Focus, Grasshopper! (Daniel-San? Padawan?)

If you didn’t “get” any of those references, you’re obviously not on the cusp of geekdom and you have my sympathy. If that applies to you, please see Kung Fu the series, Karate Kid, and the Star Wars trilogies, respectively.

…getting sharp photos with a wide angle is easy, but only if know and you take the proper steps.

The point is, while we’re discussing depth of field, getting sharp photos with a wide angle is easy, but only if know and you take the proper steps. That extended depth of field can drop off in the wrong place if your point of focus isn’t right.
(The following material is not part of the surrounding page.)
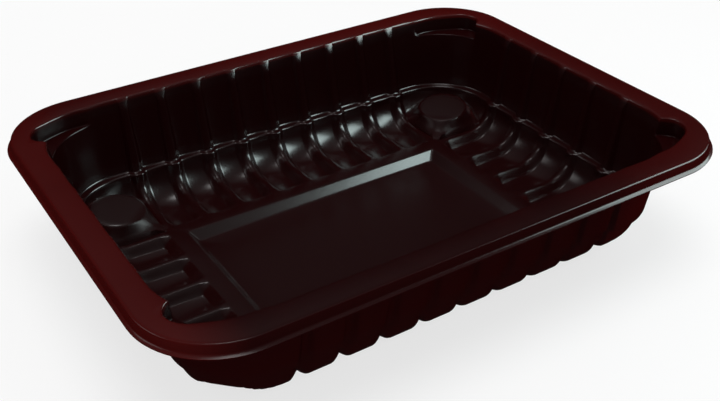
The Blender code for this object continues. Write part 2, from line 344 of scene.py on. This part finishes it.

What’s more, judging the focus in your shots can be difficult, because distant objects are going to be very small in your viewfinder or LCD.
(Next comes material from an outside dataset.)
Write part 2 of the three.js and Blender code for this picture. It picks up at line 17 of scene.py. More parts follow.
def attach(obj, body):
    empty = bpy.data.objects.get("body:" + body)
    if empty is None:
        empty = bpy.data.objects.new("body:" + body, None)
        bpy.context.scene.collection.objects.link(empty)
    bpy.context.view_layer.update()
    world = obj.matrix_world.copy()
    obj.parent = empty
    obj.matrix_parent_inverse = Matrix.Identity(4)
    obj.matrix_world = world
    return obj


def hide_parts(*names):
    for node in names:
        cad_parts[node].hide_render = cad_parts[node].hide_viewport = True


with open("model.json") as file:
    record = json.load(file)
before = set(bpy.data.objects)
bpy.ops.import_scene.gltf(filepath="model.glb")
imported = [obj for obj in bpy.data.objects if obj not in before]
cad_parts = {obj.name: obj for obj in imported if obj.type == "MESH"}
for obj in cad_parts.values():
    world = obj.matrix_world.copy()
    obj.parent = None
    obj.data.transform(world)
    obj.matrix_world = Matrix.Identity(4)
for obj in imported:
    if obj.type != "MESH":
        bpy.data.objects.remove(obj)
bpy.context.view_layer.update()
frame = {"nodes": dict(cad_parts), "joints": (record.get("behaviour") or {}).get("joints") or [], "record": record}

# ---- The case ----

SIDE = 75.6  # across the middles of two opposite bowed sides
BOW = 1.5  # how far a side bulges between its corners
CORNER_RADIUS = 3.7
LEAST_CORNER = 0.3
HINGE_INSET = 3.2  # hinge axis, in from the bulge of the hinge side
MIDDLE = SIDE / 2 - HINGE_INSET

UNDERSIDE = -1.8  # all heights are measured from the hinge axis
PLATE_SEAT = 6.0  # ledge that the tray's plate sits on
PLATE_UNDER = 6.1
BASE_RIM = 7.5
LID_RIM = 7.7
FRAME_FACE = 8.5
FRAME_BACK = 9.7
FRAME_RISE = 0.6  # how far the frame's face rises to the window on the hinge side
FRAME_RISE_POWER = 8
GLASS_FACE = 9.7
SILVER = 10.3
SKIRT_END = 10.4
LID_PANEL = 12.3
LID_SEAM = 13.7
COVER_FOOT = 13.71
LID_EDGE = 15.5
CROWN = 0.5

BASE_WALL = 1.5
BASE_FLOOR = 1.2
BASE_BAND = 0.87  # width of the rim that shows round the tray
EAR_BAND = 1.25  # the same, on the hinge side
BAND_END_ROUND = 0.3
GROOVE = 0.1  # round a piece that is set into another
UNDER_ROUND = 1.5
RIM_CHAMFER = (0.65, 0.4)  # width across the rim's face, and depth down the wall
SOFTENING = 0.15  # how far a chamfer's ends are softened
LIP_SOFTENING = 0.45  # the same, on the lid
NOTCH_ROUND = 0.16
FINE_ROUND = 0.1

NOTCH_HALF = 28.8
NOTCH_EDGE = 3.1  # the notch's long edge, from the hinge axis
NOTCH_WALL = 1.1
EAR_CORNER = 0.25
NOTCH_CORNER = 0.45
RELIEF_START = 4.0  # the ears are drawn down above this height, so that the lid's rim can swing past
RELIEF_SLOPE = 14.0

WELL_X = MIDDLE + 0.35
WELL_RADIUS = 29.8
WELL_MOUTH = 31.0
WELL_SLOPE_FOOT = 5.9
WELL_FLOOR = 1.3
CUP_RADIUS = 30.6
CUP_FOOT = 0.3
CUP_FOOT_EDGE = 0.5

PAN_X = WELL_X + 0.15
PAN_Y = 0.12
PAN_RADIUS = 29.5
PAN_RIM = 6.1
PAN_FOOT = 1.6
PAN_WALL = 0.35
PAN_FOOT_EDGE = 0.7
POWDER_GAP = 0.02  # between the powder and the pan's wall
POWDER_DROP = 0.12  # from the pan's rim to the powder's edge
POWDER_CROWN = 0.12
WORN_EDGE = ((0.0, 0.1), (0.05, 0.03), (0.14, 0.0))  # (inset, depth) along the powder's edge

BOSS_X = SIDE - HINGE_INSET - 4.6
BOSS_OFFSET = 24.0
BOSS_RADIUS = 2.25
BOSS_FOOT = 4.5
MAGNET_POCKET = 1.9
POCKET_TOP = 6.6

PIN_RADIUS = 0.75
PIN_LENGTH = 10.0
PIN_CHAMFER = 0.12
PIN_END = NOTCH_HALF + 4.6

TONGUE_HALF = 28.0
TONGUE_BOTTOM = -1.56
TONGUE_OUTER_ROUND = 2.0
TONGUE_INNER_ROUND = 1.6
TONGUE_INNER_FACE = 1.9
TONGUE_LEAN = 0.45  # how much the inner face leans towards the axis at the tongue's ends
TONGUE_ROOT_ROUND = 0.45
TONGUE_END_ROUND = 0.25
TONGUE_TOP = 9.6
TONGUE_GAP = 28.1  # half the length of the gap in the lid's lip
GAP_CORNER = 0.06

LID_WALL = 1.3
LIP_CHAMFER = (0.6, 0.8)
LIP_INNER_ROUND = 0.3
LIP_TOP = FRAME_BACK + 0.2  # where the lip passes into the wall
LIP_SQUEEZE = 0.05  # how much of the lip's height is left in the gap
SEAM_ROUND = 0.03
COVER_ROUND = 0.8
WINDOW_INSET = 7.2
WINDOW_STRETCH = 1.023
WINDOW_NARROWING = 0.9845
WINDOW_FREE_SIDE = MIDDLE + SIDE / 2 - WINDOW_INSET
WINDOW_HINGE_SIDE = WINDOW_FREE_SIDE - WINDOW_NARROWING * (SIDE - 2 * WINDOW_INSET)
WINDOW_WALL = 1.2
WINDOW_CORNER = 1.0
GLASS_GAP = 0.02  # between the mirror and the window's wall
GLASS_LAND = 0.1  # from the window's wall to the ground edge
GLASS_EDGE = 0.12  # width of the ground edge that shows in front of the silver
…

To maximize the sharpness in your wide angle shots, I highly recommend learning about hyperfocal distance and how to use a depth of field scale. A good working knowledge of both will be invaluable.

Balance is Sensitive

Stob Dearg (Explored)
If you’ve studied the practice of Zen, martial arts or using “The Force” at all, you know that balance is key. It’s also a critical component in photo composition. I’m referring to visual balance, of course, but like physical balance, it becomes more sensitive in a wider frame. If you’d like to master wide angle photography, learn to place elements of your composition strategically to distribute visual weight properly. We’ll go into depth on that in a future article.

Be the Photo

Okay, that’s the last cheesy reference, I promise. All kidding aside, wide-angle photography requires engagement with the process of creating the image. The expanded field of view means there’s more to study in each exposure. Keep your technical mind involved in the process along with the creative side. Above all, practice.

I hope you’ll find these tips helpful in improving your wide-angle shots. Have fun!